Our work in the oreChem Project and, in particular, our design of the interoperability infrastructure, is being undertaken with the recognition that chemistry, like any scholarly discipline, is not an island, but has complex linkages to scholarship in other disciplines and into related activities such as education, and in fact to the general network‐based information environment. By basing our work on OAI‐ORE, we hope that the interoperability paradigm designed for oreChem will coexist with similar work in other disciplines and in fact with the general Web information space and its ubiquitous search tools, services, and applications.

1 Collaborators in the oreChem Project are University of Cambridge (Peter Murray Rust, Jim Downing), Cornell University (Carl Lagoze, Theresa Velden), University of Indiana (Geoffrey Fox, Marlon Pierce), Penn State University (C. Lee Giles, Prasenjit Mitra, Karl Mueller), PuBChem (Steve Bryant), and University of Southampton (Jeremy Frey, Simon Coles).
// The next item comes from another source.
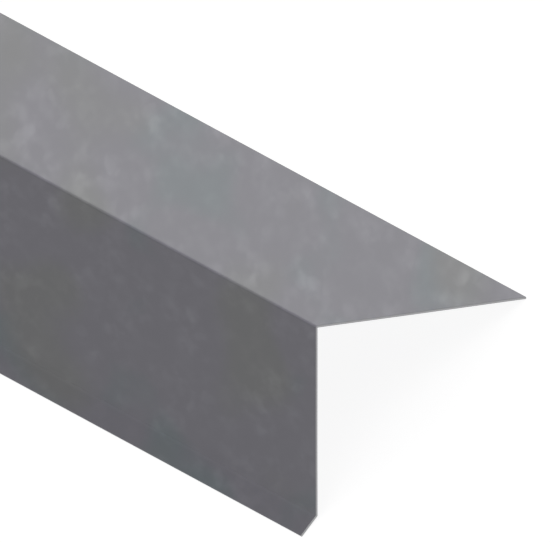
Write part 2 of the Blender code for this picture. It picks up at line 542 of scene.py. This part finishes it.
class NodeBench:
    """Adds and links the nodes of one material, laid out from left to right."""

    LEFT = -1600  # where the first node lies in the editor
    STEP = 180  # from each node to the next

    def __init__(self, name):
        self.material = bpy.data.materials.new(name)
        self.material.use_nodes = True
        self.tree = self.material.node_tree
        self.tree.nodes.clear()
        self.count = 0

    def add(self, kind, **settings):
        """A node of a kind, with its settings."""
        node = self.tree.nodes.new(kind)
        node.location = (self.LEFT + self.count * self.STEP, 0)
        self.count += 1
        for key, value in settings.items():
            setattr(node, key, value)
        return node

    def feed(self, node, **sources):
        """Link or set the inputs of a node. A key is the socket's name with _ for
        a space, or in_ and its number."""
        for key, source in sources.items():
            name = key.replace("_", " ")
            socket = node.inputs[int(key[3:])] if key.startswith("in_") else node.inputs[name]
            if isinstance(source, bpy.types.NodeSocket):
                self.tree.links.new(source, socket)
            else:
                socket.default_value = source
        return node

    def reckon(self, operation, first, second):
        """One operation on two values."""
        node = self.add("ShaderNodeMath", operation=operation)
        return self.feed(node, in_0=first, in_1=second).outputs["Value"]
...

2 These repositories include CrystalEye, 100,000 molecules and 100,000 fragments from crystal structures with full crystallographic details and with 3D coordinates; SPECTRaT, open theses with molecules; Pub3D, MMFF94‐optimized 3D structures for PubChem compounds; ChemXSeer, an integrated digital library and database allowing for intelligent search of documents in the chemistry domain and data obtained from chemical kinetics; eCrystals, high level crystal structures and processed x‐ray diffraction data; and R4L, experimental spectroscopic and analytical chemical data.